A few of Howard's neighbors had a different take on the old man. Ivan and Twyla Bryant, who lived across from Howard for 44 years, recalled a gentle, extremely private man who was constantly harassed by neighborhood children.
The Howard property lured the curious; some children would poke around his barn and orchards. Others would hit golf balls to break his windows. They'd pick his grapes and eat his peaches. They'd sneak into his fields and hunt for quail and pheasant.
"You can torment anybody to where they have to do something," Twyla Bryant said.

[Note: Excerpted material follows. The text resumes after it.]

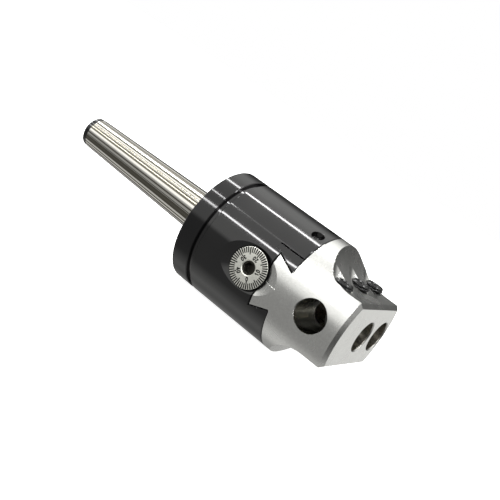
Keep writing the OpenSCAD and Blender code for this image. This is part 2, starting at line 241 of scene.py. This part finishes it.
class Finish:
    """A Principled material and the few node patterns that the finishes share."""

    def __init__(self, name, color, metallic, roughness, ior=1.5):
        self.material = bpy.data.materials.new(name)
        self.material.use_nodes = True
        self.tree = self.material.node_tree
        self.shader = self.tree.nodes["Principled BSDF"]
        self.shader.inputs["Base Color"].default_value = (*color, 1)
        self.shader.inputs["Metallic"].default_value = metallic
        self.shader.inputs["Roughness"].default_value = roughness
        self.shader.inputs["IOR"].default_value = ior
        self.coords = self.tree.nodes.new("ShaderNodeTexCoord").outputs["Object"]

    def node(self, kind, **values):
        made = self.tree.nodes.new(kind)
        for name, value in values.items():
            if hasattr(made, name):
                setattr(made, name, value)
            else:
                made.inputs[name].default_value = value
        return made

    def link(self, source, target):
        self.tree.links.new(source, target)

    def math(self, operation, first, second=None):
        made = self.node("ShaderNodeMath", operation=operation)
        for socket, value in zip(made.inputs, (first, second)):
            if isinstance(value, (int, float)):
                socket.default_value = value
            elif value is not None:
                self.link(value, socket)
        return made.outputs[0]

    def axes(self):
        """The object's own x, y and z, in millimetres."""
        parts = self.node("ShaderNodeSeparateXYZ")
        self.link(self.coords, parts.inputs[0])
        return [self.math("MULTIPLY", parts.outputs[i], 1 / MM) for i in range(3)]

    def noise(self, stretch, scale, detail=2.0, roughness=0.5):
        """Noise over the object's own coordinates, stretched along its axes."""
        mapping = self.node("ShaderNodeMapping")
        mapping.inputs["Scale"].default_value = stretch
        texture = self.node("ShaderNodeTexNoise", Scale=scale, Detail=detail, Roughness=roughness)
        self.link(self.coords, mapping.inputs["Vector"])
        self.link(mapping.outputs[0], texture.inputs["Vector"])
        return texture.outputs["Fac"]

    def round_noise(self, scale, detail=2.0):
        """Noise that changes only with the angle round the spindle axis, so it runs lengthwise."""
        parts = self.node("ShaderNodeSeparateXYZ")
        ring = self.node("ShaderNodeCombineXYZ")
        unit = self.node("ShaderNodeVectorMath", operation="NORMALIZE")
        texture = self.node("ShaderNodeTexNoise", Scale=scale, Detail=detail)
        self.link(self.coords, parts.inputs[0])
        self.link(parts.outputs["Y"], ring.inputs["Y"])
        self.link(parts.outputs["Z"], ring.inputs["Z"])
        self.link(ring.outputs[0], unit.inputs[0])
        self.link(unit.outputs[0], texture.inputs["Vector"])
        return texture.outputs["Fac"]

    def spread(self, source, low, high, from_low=0.3, from_high=0.7):
        made = self.node("ShaderNodeMapRange")
        made.inputs["From Min"].default_value = from_low
        made.inputs["From Max"].default_value = from_high
        made.inputs["To Min"].default_value = low
        made.inputs["To Max"].default_value = high
        self.link(source, made.inputs["Value"])
        return made.outputs[0]

    def mix(self, factor, low, high):
        made = self.node("ShaderNodeMix", data_type="RGBA")
        for index, value in ((6, low), (7, high)):
            if isinstance(value, tuple):
                made.inputs[index].default_value = (*value, 1)
            else:
                self.link(value, made.inputs[index])
        self.link(factor, made.inputs[0])
        return made.outputs[2]

    def bump(self, height, distance, strength=1.0, after=None):
        made = self.node("ShaderNodeBump")
        made.inputs["Distance"].default_value = distance
        made.inputs["Strength"].default_value = strength
        self.link(height, made.inputs["Height"])
        if after is not None:
            self.link(after, made.inputs["Normal"])
        return made.outputs[0]

    def bevel(self, radius):
        made = self.node("ShaderNodeBevel", samples=6)
        made.inputs["Radius"].default_value = radius
        return made.outputs[0]

    def into(self, socket, source):
        self.link(source, self.shader.inputs[socket])


# Colours of the finishes
OXIDE = (0.0022, 0.0022, 0.0026)
OXIDE_WORN = (0.0050, 0.0048, 0.0050)
STEEL = (0.70, 0.70, 0.68)
STEEL_DULL = (0.66, 0.66, 0.64)
STEEL_BRIGHT = (0.74, 0.74, 0.72)
GROUND = (0.86, 0.84, 0.79)
# Dark streaks on the ground taper are painted reflections of the studio
GROUND_REFLECTION_DARK = (0.17, 0.16, 0.13)
# Painted shade, darker than the steel: inside the front bores, inside the side bore, and along the slide's
# joint lines
FRONT_BORE_SHADE = (0.50, 0.48, 0.43)
SIDE_BORE_SHADE = (0.13, 0.13, 0.11)
JOINT_SHADE = (0.004, 0.004, 0.004)
DIAL_SATIN = (0.87, 0.87, 0.80)
DIAL_WORN = (0.74, 0.74, 0.68)
DIAL_RIM = (0.012, 0.012, 0.011)
# Painted shade inside the dial's hexagon socket
DIAL_SOCKET_SHADE = (0.045, 0.043, 0.036)
INK = (0.006, 0.006, 0.005)
INK_WORN = (0.03, 0.03, 0.027)
BRONZE = (0.60, 0.40, 0.18)

# Radius that the shading gives to sharp edges
EDGE_ROUND = 0.2 * MM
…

On Halloween, Twyla Bryant said, any child brave enough to knock on Howard's door would get an apple and a pencil and even, if you looked carefully, a slight curve of a crooked smile. And that was as close to Howard's house as most people ever got.
"Old Man Howard would bring out his shotgun and shoot rock salt at us, yelling and running around in his pickup," said Jack Gundlach, one of those children who is now 45. "He was a cantankerous old boy. ... We just thought he didn't like kids."
According to documents filed by his attorney, Howard's 68 acres were worth $8.2 million. He owned another 10 acres nearby worth $1.8 million. He had municipal bonds worth well over $1 million, plus more than $70,000 he kept in a checking account.
"Howard was content with who Howard was," Byant said.
Gundlach said he was moved by the old man's last act, and, like a lot of people in town, was re-evaluating Wesley Howard.
"It changes everything," he said. "It changes my ideas of him, guaranteed, and it makes me think that maybe I shouldn't have been such a rotten kid."